24 maja odbyła się premiera spektaklu muzycznego „Śpiew szczerbatych mew”. Właściwie światowa prapremiera, bo reżyserem i autorem tekstów jest aktor Teatru Współczesnego, Maciej Litkowski. Jak sam stwierdził: „Mewy nie śpiewają i aktorzy też raczej nie powinni”.
Niestety nie mogę się zgodzić z drugą częścią tej wypowiedzi, bo nie dość, że śpiewają, to jeszcze grają na instrumentach na bardzo dobrym poziomie (szczególnie Magdalena Wrani-Stachowska znana z roli Dzwoneczka sprawdza się w roli m.in. punkowej wokalistki). Drobnych potknięć nie będę wytykać, ponieważ cała muzyka jest tworzona na żywo. Autorką bardzo udanych aranżacji muzycznych jest jedna z aktorek, Barbara Biel.
Trzeba przyznać, że Maciej Litkowski bardzo dobrze sprawdził się w roli reżysera. Nawet podczas spektaklu nie dało się nie zauważyć jego bacznego wzroku pilnującego, aby całość odpowiednio wypadła. Wszystkie elementy są dopracowane i dobrze współgrają. Muzyka, dopełniające ją projekcje wideo Bartosza Wójcickiego (PuH), oryginalne rekwizyty oraz kostiumy i scenografia autorstwa duetu Agnieszki Miluniec z Maciejem Osmyckim.

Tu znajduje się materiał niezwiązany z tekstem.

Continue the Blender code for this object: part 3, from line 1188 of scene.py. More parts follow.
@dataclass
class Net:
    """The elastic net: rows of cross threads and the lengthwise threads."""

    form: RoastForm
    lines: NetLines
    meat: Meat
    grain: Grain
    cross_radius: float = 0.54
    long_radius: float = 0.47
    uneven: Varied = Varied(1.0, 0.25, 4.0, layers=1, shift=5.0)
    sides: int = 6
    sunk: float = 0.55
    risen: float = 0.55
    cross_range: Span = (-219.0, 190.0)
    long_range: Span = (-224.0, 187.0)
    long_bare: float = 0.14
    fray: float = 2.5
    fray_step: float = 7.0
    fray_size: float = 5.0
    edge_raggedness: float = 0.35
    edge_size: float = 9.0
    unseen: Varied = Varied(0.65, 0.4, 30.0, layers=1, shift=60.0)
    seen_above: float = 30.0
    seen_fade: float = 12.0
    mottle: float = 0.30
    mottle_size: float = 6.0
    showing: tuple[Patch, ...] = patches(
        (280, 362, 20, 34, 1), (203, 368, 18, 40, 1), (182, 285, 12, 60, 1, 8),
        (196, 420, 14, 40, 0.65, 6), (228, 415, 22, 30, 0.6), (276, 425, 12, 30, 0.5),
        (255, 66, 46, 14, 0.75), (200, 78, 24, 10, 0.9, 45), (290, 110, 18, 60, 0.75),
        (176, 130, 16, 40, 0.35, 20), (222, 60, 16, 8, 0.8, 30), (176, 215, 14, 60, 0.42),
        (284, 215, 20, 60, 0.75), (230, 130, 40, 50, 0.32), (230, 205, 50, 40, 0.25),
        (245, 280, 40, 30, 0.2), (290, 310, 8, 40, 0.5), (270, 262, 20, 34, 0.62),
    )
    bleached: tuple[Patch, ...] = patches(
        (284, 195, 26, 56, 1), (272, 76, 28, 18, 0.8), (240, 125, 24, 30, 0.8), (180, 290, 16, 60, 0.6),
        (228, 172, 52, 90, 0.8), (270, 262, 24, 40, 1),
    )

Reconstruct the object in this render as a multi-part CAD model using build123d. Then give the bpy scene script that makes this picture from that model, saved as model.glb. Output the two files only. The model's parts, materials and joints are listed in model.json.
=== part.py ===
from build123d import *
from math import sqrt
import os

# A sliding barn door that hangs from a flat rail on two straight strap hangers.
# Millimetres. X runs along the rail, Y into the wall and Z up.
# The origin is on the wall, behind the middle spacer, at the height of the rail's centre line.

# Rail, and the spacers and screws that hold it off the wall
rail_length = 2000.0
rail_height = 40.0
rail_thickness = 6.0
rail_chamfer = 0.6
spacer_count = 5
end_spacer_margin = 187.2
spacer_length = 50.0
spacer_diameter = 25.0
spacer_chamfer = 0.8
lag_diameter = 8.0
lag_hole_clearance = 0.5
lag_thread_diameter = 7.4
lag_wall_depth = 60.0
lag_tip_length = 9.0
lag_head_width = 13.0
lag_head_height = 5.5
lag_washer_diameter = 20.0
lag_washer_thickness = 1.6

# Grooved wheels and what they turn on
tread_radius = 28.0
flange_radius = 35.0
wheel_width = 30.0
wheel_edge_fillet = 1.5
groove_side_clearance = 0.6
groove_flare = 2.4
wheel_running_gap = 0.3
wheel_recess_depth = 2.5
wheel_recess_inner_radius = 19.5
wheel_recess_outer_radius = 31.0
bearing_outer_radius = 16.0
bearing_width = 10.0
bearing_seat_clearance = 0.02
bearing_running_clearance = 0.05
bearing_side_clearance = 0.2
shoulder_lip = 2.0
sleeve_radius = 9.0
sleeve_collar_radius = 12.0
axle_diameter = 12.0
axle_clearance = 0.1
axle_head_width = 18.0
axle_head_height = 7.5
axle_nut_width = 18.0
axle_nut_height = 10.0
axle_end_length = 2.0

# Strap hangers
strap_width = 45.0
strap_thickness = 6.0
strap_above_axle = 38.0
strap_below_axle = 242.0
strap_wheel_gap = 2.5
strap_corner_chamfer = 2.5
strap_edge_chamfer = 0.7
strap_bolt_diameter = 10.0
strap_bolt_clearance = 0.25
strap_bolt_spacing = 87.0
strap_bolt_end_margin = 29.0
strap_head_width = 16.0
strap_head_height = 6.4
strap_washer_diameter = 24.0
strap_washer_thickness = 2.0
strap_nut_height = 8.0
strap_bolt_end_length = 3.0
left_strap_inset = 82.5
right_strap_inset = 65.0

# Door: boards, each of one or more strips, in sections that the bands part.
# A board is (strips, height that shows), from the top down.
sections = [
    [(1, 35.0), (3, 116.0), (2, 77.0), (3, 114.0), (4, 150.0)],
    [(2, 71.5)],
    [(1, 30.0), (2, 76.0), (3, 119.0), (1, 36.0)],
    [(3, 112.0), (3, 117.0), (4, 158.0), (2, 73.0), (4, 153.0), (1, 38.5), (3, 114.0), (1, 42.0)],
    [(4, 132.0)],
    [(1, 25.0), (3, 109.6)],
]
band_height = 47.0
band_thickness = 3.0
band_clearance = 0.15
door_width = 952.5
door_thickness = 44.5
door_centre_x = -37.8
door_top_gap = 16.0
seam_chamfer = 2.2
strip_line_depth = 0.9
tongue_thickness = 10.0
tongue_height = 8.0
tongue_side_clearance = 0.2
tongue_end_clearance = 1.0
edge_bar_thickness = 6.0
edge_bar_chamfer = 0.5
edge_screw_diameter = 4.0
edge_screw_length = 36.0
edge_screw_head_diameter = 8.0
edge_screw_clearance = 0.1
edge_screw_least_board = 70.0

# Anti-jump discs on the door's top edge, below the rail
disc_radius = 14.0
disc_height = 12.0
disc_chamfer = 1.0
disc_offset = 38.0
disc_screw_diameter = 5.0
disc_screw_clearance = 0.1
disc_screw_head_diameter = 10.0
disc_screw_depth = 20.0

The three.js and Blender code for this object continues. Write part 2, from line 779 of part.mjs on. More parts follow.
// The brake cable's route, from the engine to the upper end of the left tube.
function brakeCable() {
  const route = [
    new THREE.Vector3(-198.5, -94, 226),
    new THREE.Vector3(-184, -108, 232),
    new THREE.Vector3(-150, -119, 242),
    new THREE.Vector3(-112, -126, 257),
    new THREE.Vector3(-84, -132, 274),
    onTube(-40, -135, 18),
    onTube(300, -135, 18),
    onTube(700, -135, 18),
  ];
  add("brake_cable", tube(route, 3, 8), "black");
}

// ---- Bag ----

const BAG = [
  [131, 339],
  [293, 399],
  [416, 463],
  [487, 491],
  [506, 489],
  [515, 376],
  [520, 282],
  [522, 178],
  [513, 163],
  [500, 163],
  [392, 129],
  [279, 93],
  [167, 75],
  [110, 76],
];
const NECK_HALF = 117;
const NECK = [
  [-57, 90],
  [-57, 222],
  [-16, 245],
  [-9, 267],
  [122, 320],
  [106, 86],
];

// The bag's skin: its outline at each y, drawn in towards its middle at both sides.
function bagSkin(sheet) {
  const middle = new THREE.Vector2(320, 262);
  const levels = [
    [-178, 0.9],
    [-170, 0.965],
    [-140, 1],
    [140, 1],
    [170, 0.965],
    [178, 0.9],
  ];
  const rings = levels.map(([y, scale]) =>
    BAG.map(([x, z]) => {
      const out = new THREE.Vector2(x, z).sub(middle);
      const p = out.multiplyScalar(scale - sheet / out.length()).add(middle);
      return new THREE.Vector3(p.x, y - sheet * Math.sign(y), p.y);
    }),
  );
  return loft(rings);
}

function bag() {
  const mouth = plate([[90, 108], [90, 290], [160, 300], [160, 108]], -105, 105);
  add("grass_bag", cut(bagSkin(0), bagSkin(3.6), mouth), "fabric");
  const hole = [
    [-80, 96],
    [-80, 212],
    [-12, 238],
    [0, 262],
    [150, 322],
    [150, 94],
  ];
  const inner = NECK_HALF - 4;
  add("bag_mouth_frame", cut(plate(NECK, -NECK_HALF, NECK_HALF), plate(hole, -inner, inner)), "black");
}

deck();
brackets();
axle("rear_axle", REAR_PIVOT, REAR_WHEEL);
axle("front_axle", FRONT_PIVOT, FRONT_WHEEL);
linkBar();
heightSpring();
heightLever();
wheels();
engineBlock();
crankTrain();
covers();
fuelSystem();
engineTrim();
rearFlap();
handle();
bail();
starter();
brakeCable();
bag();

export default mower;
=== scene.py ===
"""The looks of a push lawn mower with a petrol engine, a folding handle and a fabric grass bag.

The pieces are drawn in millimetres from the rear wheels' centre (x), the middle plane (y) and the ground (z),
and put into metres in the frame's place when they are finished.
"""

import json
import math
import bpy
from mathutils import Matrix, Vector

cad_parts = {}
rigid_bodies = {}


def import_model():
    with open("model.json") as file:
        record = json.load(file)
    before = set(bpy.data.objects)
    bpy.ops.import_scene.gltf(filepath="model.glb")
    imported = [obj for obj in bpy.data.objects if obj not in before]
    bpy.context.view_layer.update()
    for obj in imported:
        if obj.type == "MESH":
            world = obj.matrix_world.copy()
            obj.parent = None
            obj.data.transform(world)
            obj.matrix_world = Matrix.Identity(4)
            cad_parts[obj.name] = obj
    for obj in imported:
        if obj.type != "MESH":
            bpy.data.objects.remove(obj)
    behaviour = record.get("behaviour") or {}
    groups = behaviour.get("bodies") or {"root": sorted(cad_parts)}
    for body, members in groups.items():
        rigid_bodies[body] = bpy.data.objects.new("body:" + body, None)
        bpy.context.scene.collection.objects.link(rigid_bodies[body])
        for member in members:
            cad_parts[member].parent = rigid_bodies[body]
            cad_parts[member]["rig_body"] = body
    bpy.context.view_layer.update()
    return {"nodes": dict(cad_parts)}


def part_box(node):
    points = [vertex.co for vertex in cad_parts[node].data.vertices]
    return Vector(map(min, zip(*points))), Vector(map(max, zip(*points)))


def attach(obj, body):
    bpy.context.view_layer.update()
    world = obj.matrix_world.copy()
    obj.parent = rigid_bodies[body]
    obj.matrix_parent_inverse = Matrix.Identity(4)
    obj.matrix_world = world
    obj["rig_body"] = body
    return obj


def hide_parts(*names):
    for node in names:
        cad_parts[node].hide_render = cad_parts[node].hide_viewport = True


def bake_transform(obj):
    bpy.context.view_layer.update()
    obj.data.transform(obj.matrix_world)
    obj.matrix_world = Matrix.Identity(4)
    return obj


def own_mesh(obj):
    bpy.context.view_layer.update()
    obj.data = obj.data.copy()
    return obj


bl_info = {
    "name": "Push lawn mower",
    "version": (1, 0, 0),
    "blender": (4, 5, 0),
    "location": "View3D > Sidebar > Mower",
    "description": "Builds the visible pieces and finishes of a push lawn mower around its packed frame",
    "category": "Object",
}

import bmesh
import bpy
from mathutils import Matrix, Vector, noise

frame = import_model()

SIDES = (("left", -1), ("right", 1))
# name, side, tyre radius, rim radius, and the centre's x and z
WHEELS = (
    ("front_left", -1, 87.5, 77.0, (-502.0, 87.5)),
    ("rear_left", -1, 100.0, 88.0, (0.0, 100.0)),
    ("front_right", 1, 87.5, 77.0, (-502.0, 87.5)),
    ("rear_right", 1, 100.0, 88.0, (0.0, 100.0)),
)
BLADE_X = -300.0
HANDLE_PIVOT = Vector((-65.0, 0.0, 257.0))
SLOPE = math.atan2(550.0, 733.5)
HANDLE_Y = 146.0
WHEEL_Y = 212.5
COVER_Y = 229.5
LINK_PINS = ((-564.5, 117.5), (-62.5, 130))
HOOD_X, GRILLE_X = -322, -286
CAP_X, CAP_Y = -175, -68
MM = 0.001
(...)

Każdy aktor miał na sobie nawiązującą do tytułu podobiznę ptaka. Podobnie jak szczecińskie mewy są szczerbate, czyli w pewien sposób zabawne i urocze, tak również piosenki tworzące spektakl wywołują przynajmniej uśmiech. Część tekstów powstała pierwotnie w formie żartu, bez planów stworzenia z nich przedstawienia. Dopiero później, gdy wrażenia się nagromadziły, ta fascynacja musiała znaleźć ujście, jako konkretny twór. Widz otrzymuje więc luźne, bogate wariacje na temat Szczecina, ponieważ, jak mówią twórcy: „Każda melodia jest inna, bo ludzie i miejsca w mieście są bardzo różnorodne”. Aktorzy przedstawiają galerię osobliwości zinterpretowaną na swój własny sposób. Pojawia się w niej opowieść o Kaskadzie, Danie czy chłopcu, który zabił własną matkę i przebrany za nią chodził na pocztę. Nie unika się też mówienia o szczecińskich kompleksach czy obskurnych bramach, ale spektakl ogląda się tak przyjemnie, że godzina spędzona na widowni mija niezauważalnie. Maciej Litkowski uprzedził, że nie obchodzi się delikatnie ze Szczecinem w swoich tekstach, ale nie może konkurować z narzekaniami osób żyjących tu od urodzenia. Te trudno przebić. Muszę mu przyznać rację, bo jako rodowita szczecinianka stwierdzam, że ocenił nasze miasto bardzo łagodnie, a może właśnie brak taryfy ulgowej wyszedłby na dobre spektaklowi oraz miastu. Brakowało mi też chociażby znikomej fabuły rozgrywającej się pomiędzy poszczególnymi utworami.
Powstawanie przedstawień inspirowanych Szczecinem świadczy o ciągłych poszukiwaniach tożsamości przez mieszkańców i ten spektakl jest bardzo dobrym punktem wyjścia do kolejnych. Jest świeżym spojrzeniem na miasto z przymrużeniem oka przez osoby przyjezdne, które kreują jego bardzo uroczy, choć niepozbawiony niedoskonałości obraz. Jak najbardziej polecam najnowszą premierę Sceny Propozycji Aktorskich i myślę, że ciekawym pomysłem byłoby wydanie płyty z utworami ze spektaklu. Podejrzewam, że obroniłyby się nawet bez bardzo atrakcyjnej oprawy wizualnej.